DR. KUBUSCHOK: Sie hatten vorhin von diesen Sicherungen gesprochen, die bei Bildung der Hitler-Regierung dagegen eingebaut worden waren, um den Einfluß der Partei abzuschwächen. Wie hat sich die Stellung Hitlers und der Einfluß der NSDAP im Laufe des Jahres 1933 und anfangs 1934 entwickelt?

VON PAPEN: Es entwickelte sich allmählich zwischen Hitler und Hindenburg ein Vertrauensverhältnis. Das führte zum Wegfall des gemeinsamen Vortrags, der damals ausgemacht worden war. Ein sehr entschiedener Faktor in dieser Entwicklung ist die Einflußnahme Hitlers auf den Reichswehrminister Blomberg. Schon damals, 1933, versuchte Hitler, einen bestimmenden Einfluß auf die Armee zu gewinnen. Er wünschte die Entfernung des damaligen Generals von Hammerstein und wünschte seine Ersetzung durch den General von Reichenau, der als ein Freund der Partei galt. Ich habe damals den Reichspräsidenten bewogen, diesem Wunsche Hitlers nicht stattzugeben und habe ihm empfohlen, den General von Fritsch zu nehmen.
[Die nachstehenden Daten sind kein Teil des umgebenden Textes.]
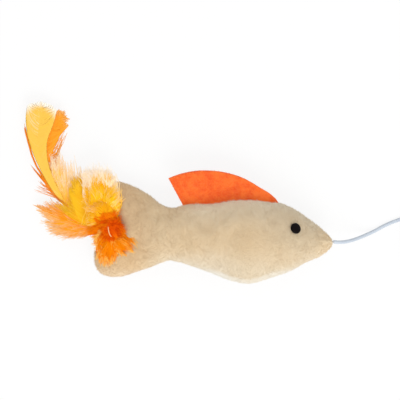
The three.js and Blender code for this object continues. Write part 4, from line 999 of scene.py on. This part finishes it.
# Long feathers, on their own levels as in the solids
plumeValues = {"root": (-36.4496, -17.0, 8.3), "spacing": 1.1, "length": 78.0, "drop": 3.4, "quill": 0.8,
               "quillTip": 0.21, "quillPoints": 40, "steps": 16, "samples": 400, "sides": 4, "flatness": 0.14,
               "wispFlatness": 0.18}
barbValues = {"points": 9, "edge": 0.02, "tips": (-0.05, 0.03), "lengths": (0.92, 1.08), "least": 0.02,
              "run": 1.35, "spread": 1.7, "gaps": (0.7, 1.0), "fanPower": 0.6, "ragPower": 0.5,
              "droop": 0.12, "droopPower": 1.5, "jitter": 0.02, "arch": 0.05, "hueSpread": 0.15,
              "groupHue": 0.12, "groupStep": 2.4, "before": 0.05, "after": 0.03}
wispValues = {"points": 10, "rootSpread": 0.04, "bowShare": 0.5, "bowLeast": 0.01, "jitter": 0.1,
              "fanPower": 1.5, "hueSpread": 0.2}


class Plume:                                    # places on a long feather, along it and aside
    def __init__(self, row):
        v = plumeValues
        route = smoothCurve([(-a * row["reach"], b * row["rise"], 0) for a, b in row["path"]], v["steps"])
        self.path = evenly(route, count=v["samples"])[:, :2]
        self.tangents = unit(np.gradient(self.path, axis=0))
        self.length = float(stepLengths(self.path).sum())
        self.slope = v["drop"] / v["length"]
        self.top = row["level"] * v["spacing"]

    def at(self, t, aside=0.0, lift=0.0):        # aside and lift in millimetres
        t = np.asarray(t, float)
        index = np.arange(len(self.path))
        place = np.clip(t, 0, 1) * index[-1]
        point, tangent = (np.stack([np.interp(place, index, table[:, k]) for k in (0, 1)], -1)
                          for table in (self.path, self.tangents))
        point = point + tangent * (np.clip(t - 1, 0, 1) * self.length)[..., None]
        side = np.stack([-tangent[..., 1], tangent[..., 0]], -1)
        flat = point + side * np.asarray(aside)[..., None]
        height = self.top - self.slope * np.hypot(flat[..., 0], flat[..., 1]) + lift
        return np.concatenate([flat, height[..., None]], -1) + plumeValues["root"]


def addVane(strands, plume, rng, v):            # flat barbs to both sides of the quill, lying over each other
    b = barbValues
    width = profileThrough(v["width"])
    q = np.linspace(0, 1, b["points"])
    for side in (1, -1):
        cuts = np.sort(rng.uniform(v["from"], v["to"], v["splits"]))
        edges = np.concatenate([[v["from"] - b["edge"]], cuts, [v["to"] + b["edge"]]])
        for k in range(v["count"] + v["tipCount"]):
            isTip = k >= v["count"]
            if isTip:
                t0 = v["to"] + rng.uniform(*b["tips"])
            else:
                t0 = mix(v["from"], v["to"], (k + rng.uniform(0, 1)) / v["count"])
            group = int(np.clip(np.searchsorted(edges, t0) - 1, 0, len(edges) - 2))
            centre = (edges[group] + edges[group + 1]) / 2
            share = 1.0 if t0 < v["fanFrom"] else rng.random() ** (1.0 if isTip else b["fanPower"])
            end = min(t0 + v["sweep"] * rng.uniform(*b["lengths"]),
                      1 - v["tipRound"] * share**2 - v["tipRag"] * rng.random())
            reach = v["rag"] + (1 - v["rag"]) * rng.random() ** b["ragPower"]
            t = (t0 + max(end - t0, b["least"]) * q ** b["run"]
                 + (centre - t0) * v["gap"] * rng.uniform(*b["gaps"]) * q**2)
            aside = side * width(np.clip(end, 0, 1)) * v["halfWidth"] * share * reach
            aside = aside * (v.get("leftShare", 1.0) if side > 0 else 1.0) * (1 - (1 - q) ** b["spread"])
            lift = b["arch"] * np.sin(math.pi * q) - b["droop"] * q ** b["droopPower"]
            lift += rng.uniform(-b["jitter"], b["jitter"])
            shade = (plainHue + b["hueSpread"] * rng.standard_normal() + v.get("sideHue", 0.0) * side
                     + b["groupHue"] * math.sin(group * b["groupStep"]))
            start, stop = np.clip(t0 - b["before"], 0, 1), min(1.0, end + b["after"])
            strands.add(plume.at(t, aside, lift), v["barb"], v["barbTip"], np.clip(shade, 0, 1),
                        start * v["alongTo"], stop * v["alongTo"])


def addWisps(strands, plume, rng, v):           # loose barbs drawn together in pointed locks
    w = wispValues
    q = np.linspace(0, 1, w["points"])
    # each lock: the share of the quill it leaves from, its tip's x and y, strands, fan, bow and hue
    for t0, tipX, tipY, count, fanned, bowed, hue in v["locks"]:
        for _ in range(count):
            start = plume.at(max(0.0, t0 + rng.uniform(-w["rootSpread"], w["rootSpread"])))
            toTip = np.array([tipX, tipY]) - start[:2]
            distance = np.linalg.norm(toTip)
            square = np.array([-toTip[1], toTip[0]]) / distance
            length = rng.uniform(v["least"], 1.0)
            bow = rng.normal(bowed, w["bowShare"] * fanned + w["bowLeast"]) * distance
            fan = rng.normal(0, fanned) * distance
            flat = (start[:2] + toTip * (q * length)[:, None]
                    + square * (bow * np.sin(math.pi * q) + fan * q ** w["fanPower"])[:, None])
            lift = rng.uniform(-w["jitter"], w["jitter"]) * q
            height = start[2] + lift - plume.slope * np.linalg.norm(flat - start[:2], axis=1)
            strands.add(np.column_stack([flat, height]), v["barb"], v["barbTip"],
                        np.clip(hue + w["hueSpread"] * rng.standard_normal(), 0, 1))


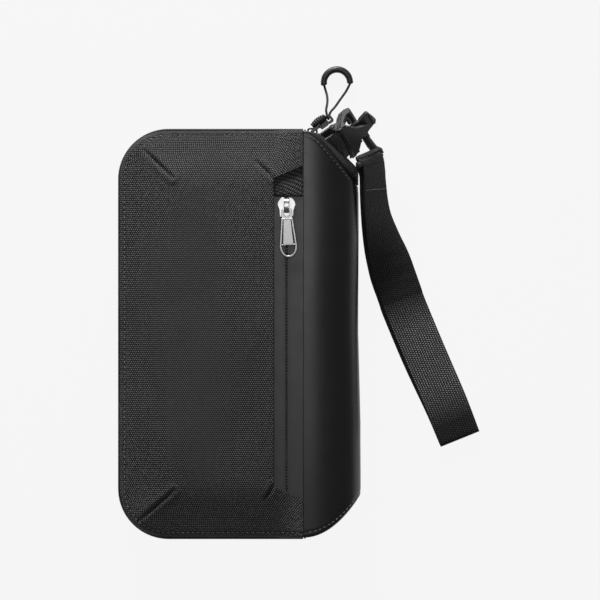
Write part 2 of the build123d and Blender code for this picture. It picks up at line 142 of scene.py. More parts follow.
class Surface:
    """One material, with helpers that chain its nodes."""

    def __init__(self, name, colour, rough):
        self.mat = M[name] = bpy.data.materials.new(name)
        self.mat.use_nodes = True
        self.nodes, self.links = self.mat.node_tree.nodes, self.mat.node_tree.links
        self.shader = self.nodes["Principled BSDF"]
        self.set("Base Color", (*colour, 1))
        self.set("Roughness", rough)

    def set(self, socket, value):
        self.shader.inputs[socket].default_value = value

    def drive(self, socket, source):
        self.links.new(source, self.shader.inputs[socket])

    def math(self, kind, a, b=None, clamp=False):
        node = self.nodes.new("ShaderNodeMath")
        node.operation = kind
        node.use_clamp = clamp
        for socket, value in zip(node.inputs, (a, b)):
            if value is None:
                continue
            if isinstance(value, (int, float)):
                socket.default_value = value
            else:
                self.links.new(value, socket)
        return node.outputs[0]

    def times(self, a, b, clamp=False):
        return self.math("MULTIPLY", a, b, clamp)

    def plus(self, a, b):
        return self.math("ADD", a, b)

    def minus(self, a, b):
        return self.math("SUBTRACT", a, b)

    def axes(self, source, scale):
        """The first two coordinates, in units of the given lengths."""
        coords = self.nodes.new("ShaderNodeTexCoord")
        split = self.nodes.new("ShaderNodeSeparateXYZ")
        self.links.new(coords.outputs[source], split.inputs[0])
        return [self.times(split.outputs[i], 1 / s) for i, s in enumerate(scale)]

    def noise(self, source, scale, detail=2.0):
        coords = self.nodes.new("ShaderNodeTexCoord")
        node = self.nodes.new("ShaderNodeTexNoise")
        node.inputs["Scale"].default_value = scale
        node.inputs["Detail"].default_value = detail
        self.links.new(coords.outputs[source], node.inputs["Vector"])
        return node.outputs["Fac"]

    def colours(self, fac, dark, light):
        node = self.nodes.new("ShaderNodeMix")
        node.data_type = "RGBA"
        node.inputs[6].default_value = (*dark, 1)
        node.inputs[7].default_value = (*light, 1)
        self.links.new(fac, node.inputs[0])
        return node.outputs[2]

    def bump(self, height, strength, distance):
        node = self.nodes.new("ShaderNodeBump")
        node.inputs["Strength"].default_value = strength
        node.inputs["Distance"].default_value = distance
        self.links.new(height, node.inputs["Height"])
        self.drive("Normal", node.outputs[0])


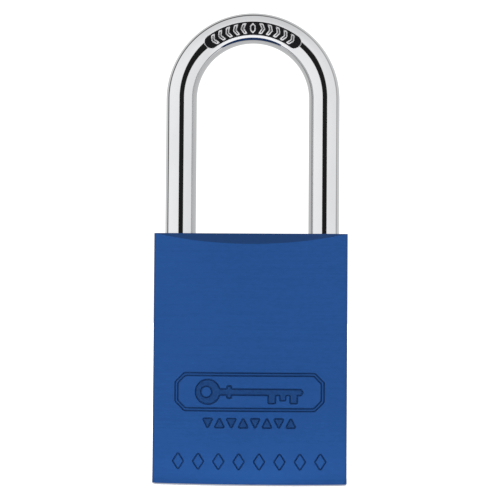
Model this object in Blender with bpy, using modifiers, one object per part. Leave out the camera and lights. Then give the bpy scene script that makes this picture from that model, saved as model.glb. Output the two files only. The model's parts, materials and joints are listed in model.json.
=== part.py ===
"""Safety padlock: bored aluminium body, round steel shackle, two locking balls and a
removable six-pin cylinder.

Metres, +Z up. The origin is under the middle of the cylinder's face, which is the lowest face.
The front faces -Y and the width runs along X. The long leg (heel) is at -X, the short leg (toe)
at +X. The padlock is modelled shut and unlocked: the plug is turned a quarter turn from the
position where the key comes out, and the balls are clear of the shackle's notches.
"""

import math

import bmesh
import bpy
from mathutils import Vector

MM = 0.001

# Body: a block with bowed front and back faces and flat sides.
BODY_WIDTH = 40.4 * MM
BODY_DEPTH = 19.4 * MM
BODY_SIDE_DEPTH = 14.8 * MM
BODY_BOTTOM = 0.3 * MM
BODY_TOP = 52.2 * MM
BODY_CORNER = 0.8 * MM
BOW = (BODY_DEPTH - BODY_SIDE_DEPTH) / 2
BOW_RADIUS = ((BODY_WIDTH / 2) ** 2 + BOW ** 2) / (2 * BOW)

# Shackle.
ROD_RADIUS = 3.25 * MM
LEG_X = 15.2 * MM
CLEARANCE_TOP = BODY_TOP + 40.9 * MM
ARCH_Z = CLEARANCE_TOP - (LEG_X - ROD_RADIUS)
LEG_BORE_RADIUS = 3.55 * MM
LIFT = 14.5 * MM
TOE_END = 40.6 * MM
TOE_BORE_FLOOR = 38.0 * MM
HEEL_END = 19.95 * MM
HEAD_TOP = 22.95 * MM
NECK_RADIUS = 2.0 * MM
NECK_TOP = 40.3 * MM
HEEL_BORE_FLOOR = 9.6 * MM
END_CHAMFER = 0.6 * MM

# Locking balls, in a cross bore between the two leg bores.
BALL_RADIUS = 3.5 * MM
BALL_Z = 45.6 * MM
BALL_WITHDRAWN_X = 8.15 * MM
BALL_TRAVEL = 1.35 * MM
BALL_BORE_RADIUS = 3.65 * MM
BALL_BORE_HALF = 13.2 * MM
BALL_GAP = 0.15 * MM

# Cylinder: housing, plug and pins. The pins point at +X when the plug is locked.
HOUSING_RADIUS = 6.7 * MM
HOUSING_TOP = 34.0 * MM
HOUSING_BORE_RADIUS = 6.9 * MM
LOBE_END = 17.6 * MM
LOBE_HALF = 3.2 * MM
LOBE_GAP = 0.2 * MM
PLUG_RADIUS = 5.0 * MM
PLUG_BORE_RADIUS = 5.15 * MM
FLANGE_RADIUS = 5.45 * MM
FLANGE_TOP = 1.2 * MM
PLUG_FACE = 0.1 * MM
STEM_RADIUS = 3.5 * MM
STEM_TOP = 36.2 * MM
TONGUE_TOP = 38.8 * MM
TONGUE_HALF = 1.1 * MM
REST_TURN = math.radians(90)

PIN_COUNT = 6
FIRST_PIN_Z = 7.5 * MM
PIN_PITCH = 4.0 * MM
CHAMBER_RADIUS = 1.5 * MM
PIN_RADIUS = 1.35 * MM
KEY_PIN_OUTER = 4.75 * MM
KEY_PIN_TIPS = [1.9 * MM, 0.9 * MM, 2.3 * MM, 0.5 * MM, 1.5 * MM, 2.1 * MM]
PLUG_CHAMBER_FLOOR = -1.6 * MM
DRIVER_INNER = 5.1 * MM
DRIVER_OUTER = 9.1 * MM
COVER_GROOVE = 16.3 * MM
COVER_HALF = 1.9 * MM

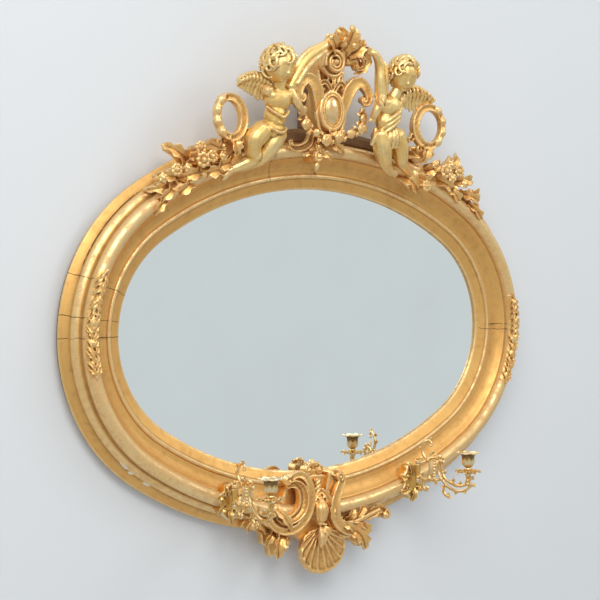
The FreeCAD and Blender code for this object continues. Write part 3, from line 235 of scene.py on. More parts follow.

Ein weiterer Grund dieser Entwicklung war die Eingliederung des Stahlhelms, das heißt einer Gruppe der konservativen Rechten, in die SA der NSDAP. Alsdann gab es neue Kabinettsmitglieder, die von der Partei besetzt wurden. Hugenberg, der Führer der konservativen Rechten, ist ausgeschieden, und die beiden wichtigen Ministerien, die er verwaltete, Wirtschaft und Landwirtschaft, wurden mit Nationalsozialisten besetzt. Von entscheidendem psychologischem Einfluß, das habe ich bereits gesagt, war das Wahlresultat des 5. März. Denn nun saßen auch in allen Länderregierungen die Nationalsozialisten als Mehrheit, und von dort aus erfolgte ein dauernder Druck auf Hitler. Hitler stützte sich jetzt auf die Parteidynamik, und in immer steigenderem Maße wird er vom kompromißbereiten Koalitionspartner zum kompromißlosen Autokraten.

DR. KUBUSCHOK: Ich verweise auf das Affidavit des früheren Ministers Hugenberg, Dokument Nummer 88, Seite 196 bis 198 im Dokumentenbuch. Ich verweise weiterhin auf Dokument 13, Seite 59 bis 61 des Dokumentenbuches, Affidavit Dr. Konrad Josten.